Work to do ▸
Would you restate all the data that follows, word for word?

** Start of Data excerpt **

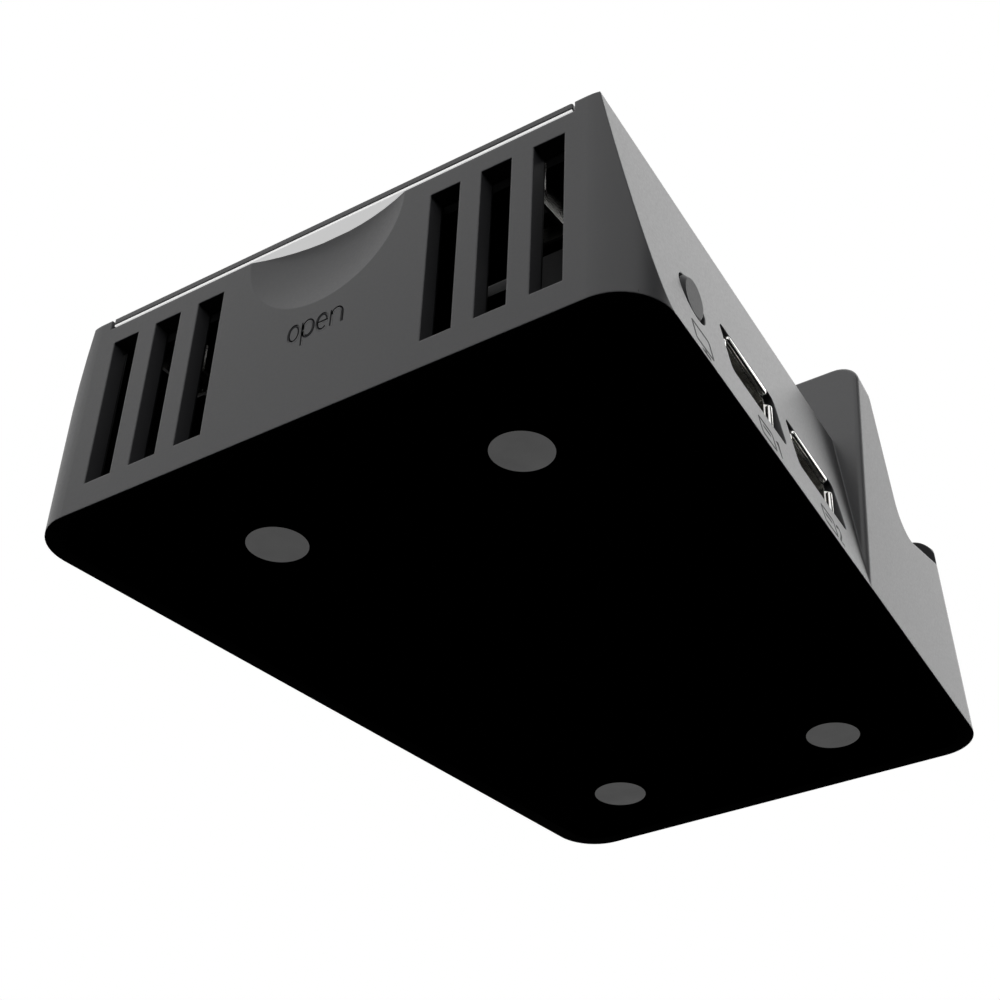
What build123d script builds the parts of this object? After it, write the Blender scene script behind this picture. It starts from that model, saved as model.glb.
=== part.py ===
from build123d import *
import os
from math import cos, radians, sin, sqrt, tan

# Dock for a handheld games console, in millimetres.
# +Z is up and the feet stand on z = 0. The console stands in the slot at the -Y end.
# The lid over the cable bay lifts at the +Y end. The side ports and the button are on -X.

os.makedirs("parts", exist_ok=True)

# Outline of the housing
rear_width = 84.0          # base width at the rear wall, measured to the square corners
depth = 107.2              # base length, front to rear
side_taper = 4.96          # each side closes in by this angle towards the front
rear_corner = 6.2          # plan radius of the rear corners
front_corner = 6.2         # radius of the front corners
rim_height = 0.95          # lower edge of the housing above the table
body_height = 29.7         # top of the lid above the table
body_lean = 10.4           # inward lean of the sides behind the cradle
wall = 2.3                 # wall of the housing

# Cradle that carries the console
cradle_lean = 2.3          # draft of the cradle sides
wing_foot = 45.9           # front edge to the foot of the cradle's rear face
wing_lean = 13.8           # the cradle's rear face leans forward by this angle
wing_height = 44.2         # top of the cradle over the backrest
top_rise = 8.0             # the cradle's top rises to the rear by this angle
console_lean = 16.5        # the console leans back by this angle
slot_root = 25.4           # front edge to the line where backrest and slot floor meet
slot_height = 21.0         # height of that line
slot_width = 18.6          # slot, backrest to lip
slot_blend = 5.0           # blend between backrest and slot floor
lip_height = 4.8           # lip above the slot floor
front_lean = 8.3           # the front face leans back by this angle
shoulder = 3.8             # rounding of the cradle's and the lip's upper corners
edge_round = 0.7           # rounding of the cradle's rear edges

# Vent slots in the rear wall, three on each side
vent_inset = 18.34         # housing's side to the middle slot
vent_pitch = 6.76
vent_width = 3.98
vent_bottom = 4.62
vent_drop = 2.68           # top of the wall to the slots' upper ends

# Thumb scoop, cut as part of a ball
scoop_half = 11.15
scoop_depth = 1.8
scoop_pad = 2.1            # extra wall behind the scoop
scoop_margin = 2.2

# Lid over the cable bay
lid_rail = 3.4             # housing's side to the lid, at the rear wall
lid_thickness = 1.1
lid_plate = 0.8            # thickness of the skin
lid_trim_inset = 0.45      # skin's edge to the pale trim under it
lid_gap = 0.32             # gap round the lid
strip_width = 5.16         # cradle to the lid's front edge
lid_corner = 0.25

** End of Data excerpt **

Output below ▸
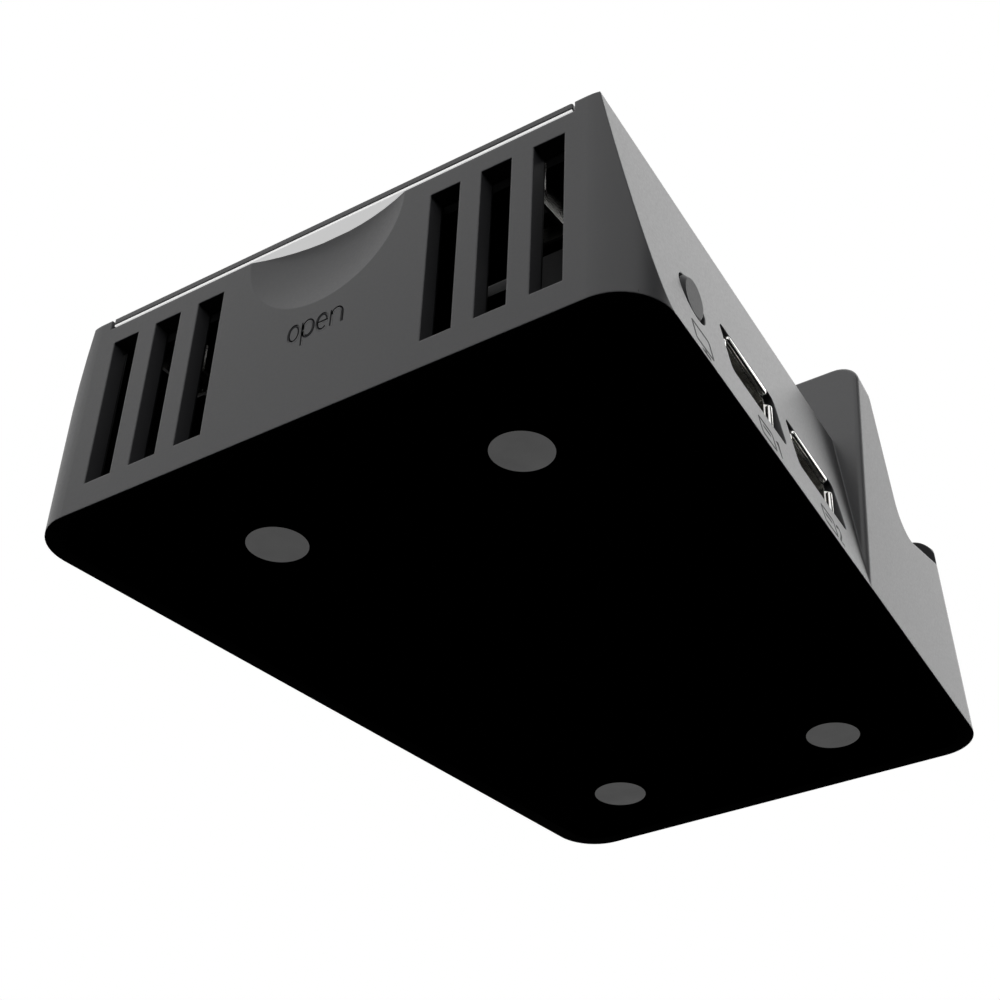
What build123d script builds the parts of this object? After it, write the Blender scene script behind this picture. It starts from that model, saved as model.glb.
=== part.py ===
from build123d import *
import os
from math import cos, radians, sin, sqrt, tan

# Dock for a handheld games console, in millimetres.
# +Z is up and the feet stand on z = 0. The console stands in the slot at the -Y end.
# The lid over the cable bay lifts at the +Y end. The side ports and the button are on -X.

os.makedirs("parts", exist_ok=True)

# Outline of the housing
rear_width = 84.0          # base width at the rear wall, measured to the square corners
depth = 107.2              # base length, front to rear
side_taper = 4.96          # each side closes in by this angle towards the front
rear_corner = 6.2          # plan radius of the rear corners
front_corner = 6.2         # radius of the front corners
rim_height = 0.95          # lower edge of the housing above the table
body_height = 29.7         # top of the lid above the table
body_lean = 10.4           # inward lean of the sides behind the cradle
wall = 2.3                 # wall of the housing

# Cradle that carries the console
cradle_lean = 2.3          # draft of the cradle sides
wing_foot = 45.9           # front edge to the foot of the cradle's rear face
wing_lean = 13.8           # the cradle's rear face leans forward by this angle
wing_height = 44.2         # top of the cradle over the backrest
top_rise = 8.0             # the cradle's top rises to the rear by this angle
console_lean = 16.5        # the console leans back by this angle
slot_root = 25.4           # front edge to the line where backrest and slot floor meet
slot_height = 21.0         # height of that line
slot_width = 18.6          # slot, backrest to lip
slot_blend = 5.0           # blend between backrest and slot floor
lip_height = 4.8           # lip above the slot floor
front_lean = 8.3           # the front face leans back by this angle
shoulder = 3.8             # rounding of the cradle's and the lip's upper corners
edge_round = 0.7           # rounding of the cradle's rear edges

# Vent slots in the rear wall, three on each side
vent_inset = 18.34         # housing's side to the middle slot
vent_pitch = 6.76
vent_width = 3.98
vent_bottom = 4.62
vent_drop = 2.68           # top of the wall to the slots' upper ends

# Thumb scoop, cut as part of a ball
scoop_half = 11.15
scoop_depth = 1.8
scoop_pad = 2.1            # extra wall behind the scoop
scoop_margin = 2.2

# Lid over the cable bay
lid_rail = 3.4             # housing's side to the lid, at the rear wall
lid_thickness = 1.1
lid_plate = 0.8            # thickness of the skin
lid_trim_inset = 0.45      # skin's edge to the pale trim under it
lid_gap = 0.32             # gap round the lid
strip_width = 5.16         # cradle to the lid's front edge
lid_corner = 0.25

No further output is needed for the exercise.